■ Goal
In the listing below, locate the line that contains "before = set(bpy.data.objects)" and the line that contains "obj.parent = None". Restate word for word those two lines and every line between them, and nothing else.
(begin)
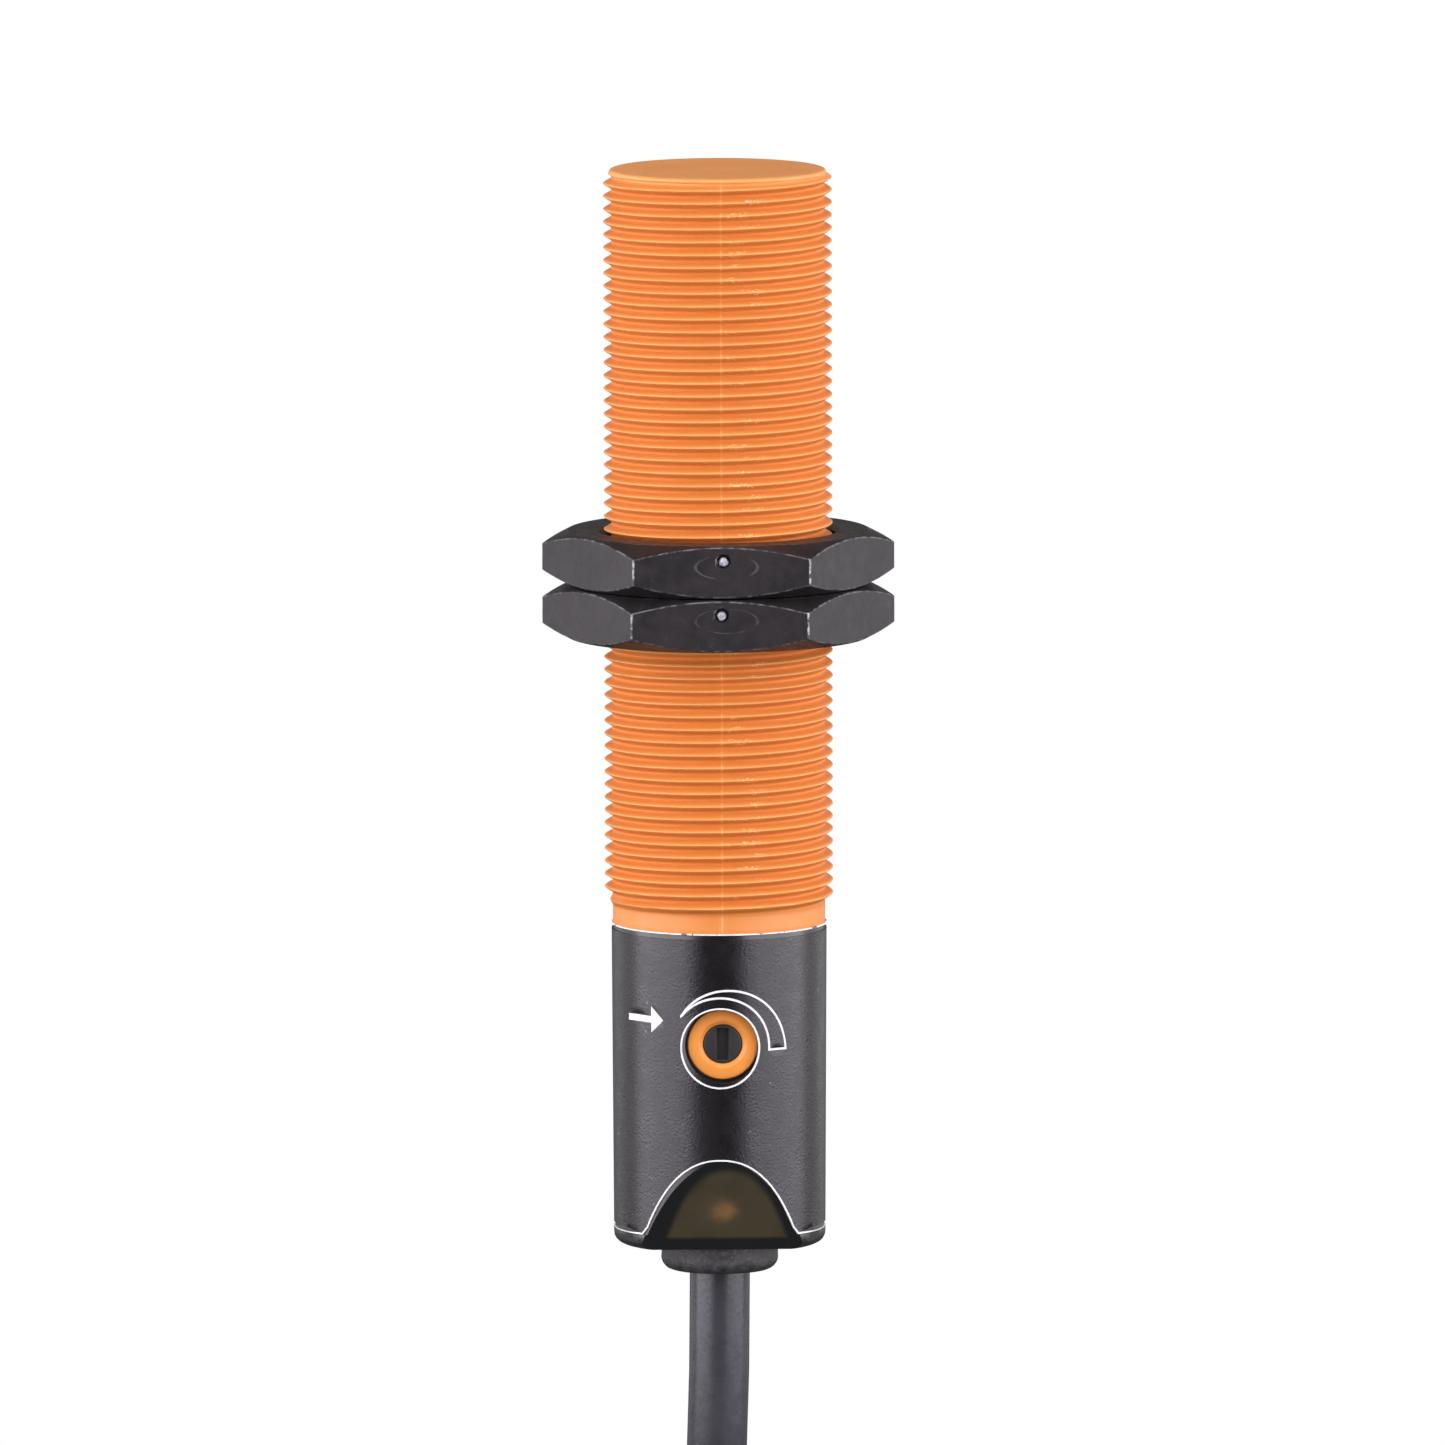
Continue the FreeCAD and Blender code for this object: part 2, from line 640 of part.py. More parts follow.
def solder_joints():
    joints = []
    for _, _, pad_x in CORE_PADS.values():
        bead = block(
            (pad_x - 0.45, pad_x + 0.45), (BOARD_BACK_Y, CORE_Y + 0.35), (CORE_TOP_Z, CORE_TOP_Z + 1.1)
        )
        joints.append(bead.makeFillet(0.2, bead.Edges))
    return group(joints)


# ---- free cable --------------------------------------------------------------------------
COIL_OUTER_TURN = COIL_MIDDLE_RADIUS + COIL_LAYER_PITCH * (COIL_LAYERS - 1) / 2
COIL_INNER_TURN = COIL_MIDDLE_RADIUS - COIL_LAYER_PITCH * (COIL_LAYERS - 1) / 2
COIL_OUTER_RADIUS = COIL_OUTER_TURN + CABLE_RADIUS + COIL_ALLOWANCE
COIL_INNER_RADIUS = COIL_INNER_TURN - CABLE_RADIUS - COIL_ALLOWANCE
COIL_FIRST_X = -COIL_TURN_PITCH * (COIL_TURNS_PER_LAYER - 1) / 2
COIL_HALF_THICKNESS = CABLE_RADIUS - COIL_FIRST_X + COIL_ALLOWANCE

JOIN_ANGLE = math.radians(COIL_JOIN_DEG)
JOIN_RUN = COIL_OUTER_TURN * math.cos(JOIN_ANGLE) / math.sin(JOIN_ANGLE)
LEAD_CORNER_Z = GROMMET_LOW_Z - LEAD_FIRST_RUN
COIL_Z = LEAD_CORNER_Z - JOIN_RUN * math.cos(JOIN_ANGLE) - COIL_OUTER_TURN * math.sin(JOIN_ANGLE)
TAIL_X = -COIL_FIRST_X + COIL_TURN_PITCH + TAIL_CLEARANCE


def cable_coil():
    """Outer shape of the wound coil: a ring with a rounded square section."""
    half = COIL_HALF_THICKNESS
    corners = [
        V(-half, COIL_INNER_RADIUS, COIL_Z),
        V(half, COIL_INNER_RADIUS, COIL_Z),
        V(half, COIL_OUTER_RADIUS, COIL_Z),
        V(-half, COIL_OUTER_RADIUS, COIL_Z),
    ]
    face = Part.Face(Part.makePolygon(corners + corners[:1]))
    ring = face.revolve(V(0, 0, COIL_Z), V(1, 0, 0), 360)
    return ring.makeFillet(CABLE_RADIUS - 0.2, ring.Edges)


def cable_lead():
    """From the grommet straight down, then backwards into the coil's outermost turn."""
    share = LEAD_LAST_RUN / JOIN_RUN
    route = [
        V(0, 0, GROMMET_LOW_Z),
        V(0, 0, LEAD_CORNER_Z),
        V(
            COIL_FIRST_X * share,
            LEAD_LAST_RUN * math.sin(JOIN_ANGLE),
            LEAD_CORNER_Z - LEAD_LAST_RUN * math.cos(JOIN_ANGLE),
        ),
    ]
    return round_bar(route, CABLE_RADIUS, "cable_lead").cut(cable_coil())


def tail_route():
    """The free end beside the coil, from the innermost turn downwards."""
    start_angle = math.radians(TAIL_START_DEG)
    return [
        V(TAIL_X, COIL_INNER_TURN * math.cos(start_angle), COIL_Z + COIL_INNER_TURN * math.sin(start_angle)),
        V(TAIL_X, COIL_INNER_TURN + 0.4, COIL_Z - 0.5),
        V(TAIL_X, COIL_INNER_TURN - 1.2, COIL_Z - 11.0),
    ]


def cable_tail():
    return round_bar(tail_route(), CABLE_RADIUS, "cable_tail")


def cable_ties():
    """Two straps that hold the turns together, at the coil's top and bottom."""
    half = COIL_HALF_THICKNESS + TIE_THICKNESS
    low = COIL_INNER_RADIUS - TIE_THICKNESS
    high = COIL_OUTER_RADIUS + TIE_THICKNESS
    corners = [V(-half, low, COIL_Z), V(half, low, COIL_Z), V(half, high, COIL_Z), V(-half, high, COIL_Z)]
    face = Part.Face(Part.makePolygon(corners + corners[:1]))
    straps = []
    for middle_deg in TIE_PLACES_DEG:
        sector = face.revolve(V(0, 0, COIL_Z), V(1, 0, 0), TIE_WIDTH_DEG)
        sector.rotate(V(0, 0, COIL_Z), V(1, 0, 0), middle_deg - TIE_WIDTH_DEG / 2)
        straps.append(sector.cut(cable_coil()))
    return group(straps)


def end_core(place):
    """Route of a stripped core beyond the jacket's end; place is 0, 1 or 2 across the cable."""
    start, end = tail_route()[-2:]
    along = (end - start).normalize()
    across = V(0, along.z, -along.y) * (place - 1)
    outwards = V(1, 0, 0)
    base = end + across * CORE_SPACING
    return [
        base,
        base + along * CORE_END_LENGTH * 0.3,
        base + along * CORE_END_LENGTH * 0.65 + across * 1.5 + outwards * 0.6,
        base + along * CORE_END_LENGTH + across * 1.9 + outwards * 0.4,
    ]


def end_core_bar(place):
    return round_bar(end_core(place), CORE_RADIUS)


def core_ferrules():
    tips = []
    for place in range(3):
        before, tip = end_core(place)[-2:]
        tips.append(Part.makeCylinder(CORE_RADIUS + 0.1, FERRULE_LENGTH, tip, tip - before))
    return group(tips)


# ---- write one file per node -------------------------------------------------------------
NODES = {
    "barrel_housing": barrel_housing(),
    "rear_housing": rear_housing(),
    "label_sleeve": label_sleeve(),
    "barrel_o_ring": barrel_o_ring(),
    "upper_nut": nut(NUT_GAP / 2, UPPER_NUT_TURN_DEG),
    "lower_nut": nut(-NUT_GAP / 2 - NUT_HEIGHT, LOWER_NUT_TURN_DEG),
    "trimmer_ring": trimmer_ring(),
    "trimmer_screw": trimmer_screw(),
    "trimmer_wiper": trimmer_wiper(),
    "trimmer_o_ring": trimmer_o_ring(),
    "trimmer_case": trimmer_case(),
    "trimmer_track": trimmer_track(),
    "sensing_electrode": sensing_electrode(),
    "guard_electrode": guard_electrode(),
    "electrode_board": electrode_board(),
    "electrode_pins": electrode_pins(),
    "shield_sleeve": shield_sleeve(),
    "board_holders": board_holders(),
    "main_board": main_board(),
    "oscillator_chip": oscillator_chip(),
    "evaluation_chip": evaluation_chip(),
    "voltage_regulator": voltage_regulator(),
    "output_transistors": output_transistors(),
    "protection_diodes": protection_diodes(),
    "storage_capacitor": storage_capacitor(),
    "ceramic_capacitors": ceramic_capacitors(),
    "chip_resistors": chip_resistors(),
    "status_led": status_led(),
    "led_leads": led_leads(),
    "cable_grommet": cable_grommet(),
    "cable_jacket_end": cable_jacket_end(),
    "cable_crimp_ring": cable_crimp_ring(),
    "inner_core_brown": inner_core("brown"),
    "inner_core_black": inner_core("black"),
    "inner_core_blue": inner_core("blue"),
    "solder_joints": solder_joints(),
    "cable_lead": cable_lead(),
    "cable_coil": cable_coil(),
    "cable_tail": cable_tail(),
    "cable_ties": cable_ties(),
    "end_core_brown": end_core_bar(0),
    "end_core_black": end_core_bar(1),
    "end_core_blue": end_core_bar(2),
    "core_ferrules": core_ferrules(),
}

os.makedirs("parts", exist_ok=True)
for name, shape in NODES.items():
    volumes = [solid.Volume for solid in shape.Solids]
    state = "valid" if shape.isValid() else "INVALID"
    print(f"{name}: {len(volumes)} solid(s), {sum(volumes):.2f} mm3, {state}")
    shape.exportStep(f"parts/{name}.step")
print(f"coil centre z {COIL_Z:.2f}, lowest point {COIL_Z - COIL_OUTER_RADIUS:.2f}")
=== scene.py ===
import math
import bmesh
import bpy
from mathutils import Matrix, Vector, noise
from mathutils.geometry import delaunay_2d_cdt


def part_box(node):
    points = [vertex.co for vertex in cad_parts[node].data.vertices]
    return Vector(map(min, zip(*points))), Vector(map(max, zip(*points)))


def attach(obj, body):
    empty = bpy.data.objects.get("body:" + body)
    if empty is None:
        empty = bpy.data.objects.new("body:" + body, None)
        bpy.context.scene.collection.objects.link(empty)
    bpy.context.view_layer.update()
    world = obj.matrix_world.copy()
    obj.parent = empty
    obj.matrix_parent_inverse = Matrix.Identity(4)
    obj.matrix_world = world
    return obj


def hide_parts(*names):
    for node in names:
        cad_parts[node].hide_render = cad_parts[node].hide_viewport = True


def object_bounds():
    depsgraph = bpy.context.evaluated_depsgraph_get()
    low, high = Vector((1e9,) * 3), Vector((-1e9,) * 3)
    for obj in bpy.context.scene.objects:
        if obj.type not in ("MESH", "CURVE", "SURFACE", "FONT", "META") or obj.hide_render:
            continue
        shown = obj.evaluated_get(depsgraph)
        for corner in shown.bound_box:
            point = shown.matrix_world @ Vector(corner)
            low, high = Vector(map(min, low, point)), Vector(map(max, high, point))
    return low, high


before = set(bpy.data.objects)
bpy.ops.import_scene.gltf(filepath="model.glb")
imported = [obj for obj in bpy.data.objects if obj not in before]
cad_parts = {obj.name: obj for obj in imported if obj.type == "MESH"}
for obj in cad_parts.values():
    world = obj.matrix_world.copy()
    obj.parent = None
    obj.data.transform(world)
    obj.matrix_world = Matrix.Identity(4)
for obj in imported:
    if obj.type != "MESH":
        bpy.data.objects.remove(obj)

CAD_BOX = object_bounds()
MM = 0.001
FULL_TURN = math.tau


def low(node):
    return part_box(node)[0]


def high(node):
    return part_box(node)[1]


# ---- sizes read from the frame
CREST_RADIUS = high("barrel_housing").y
FACE_Z = high("barrel_housing").z
SEAM_Z = low("barrel_housing").z
RIM_RADIUS = high("rear_housing").y
REAR_END_Z = low("rear_housing").z
SPIGOT_TOP_Z = high("rear_housing").z
LABEL_LOW_Z = low("label_sleeve").z
GROMMET_RADIUS = high("cable_grommet").y
EXIT_Z = low("cable_grommet").z
RING_RADIUS = high("trimmer_ring").x
RING_FRONT_Y = low("trimmer_ring").y
RING_BACK_Y = high("trimmer_ring").y
TRIMMER_Z = (high("trimmer_ring").z + low("trimmer_ring").z) / 2
SCREW_FRONT_Y = low("trimmer_screw").y

# ---- finer sizes, which the plain parts leave out
PITCH = 1.0 * MM
ROOT_RADIUS = 8.27 * MM
BARREL_BORE = 7.2 * MM
FIRST_CREST_Z = FACE_Z - 0.62 * MM
REAR_TOP_RADIUS = 8.26 * MM
REAR_LOW_RADIUS = 8.13 * MM
REAR_BORE = 7.0 * MM
FLAT_TOP_Z = -44.5 * MM
FLAT_DEPTH = 3.0 * MM
FLAT_WALL = 1.3 * MM
FILM = 0.12 * MM
LABEL_TURN = math.radians(-1.6)
LABEL_HOLE_RADIUS = 3.05 * MM
LABEL_HOLE_Z = -35.5 * MM
WINDOW_TOP_Z = -44.35 * MM
WINDOW_HALF_WIDTH = 6.9 * MM
MARGIN = 0.125 * MM
LED_Z = -48.5 * MM
BAND_Z = -25.0 * MM
NECK_RADIUS = 3.6 * MM
REAR_FLOOR_Z = REAR_END_Z + 1.5 * MM
SLANT = math.atan(FLAT_DEPTH / (FLAT_TOP_Z - REAR_END_Z))
CABLE_DIAMETER = 4.7 * MM

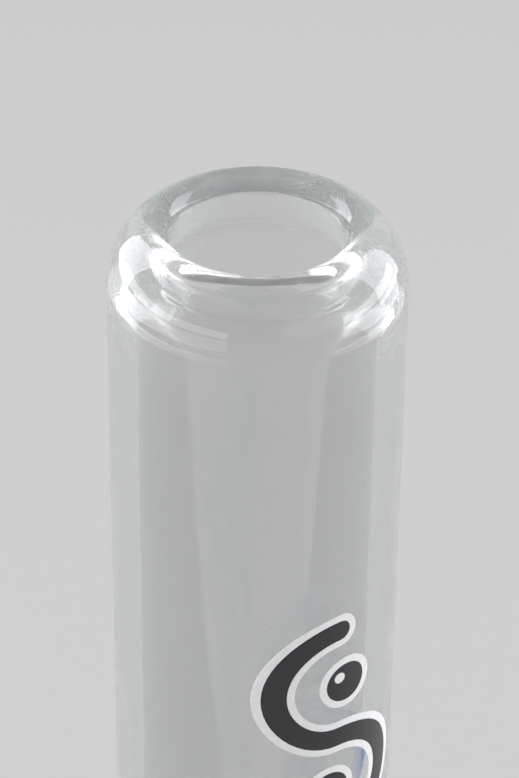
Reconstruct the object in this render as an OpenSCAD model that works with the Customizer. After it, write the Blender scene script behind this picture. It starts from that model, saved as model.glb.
(end)
■ Full response
before = set(bpy.data.objects)
bpy.ops.import_scene.gltf(filepath="model.glb")
imported = [obj for obj in bpy.data.objects if obj not in before]
cad_parts = {obj.name: obj for obj in imported if obj.type == "MESH"}
for obj in cad_parts.values():
    world = obj.matrix_world.copy()
    obj.parent = None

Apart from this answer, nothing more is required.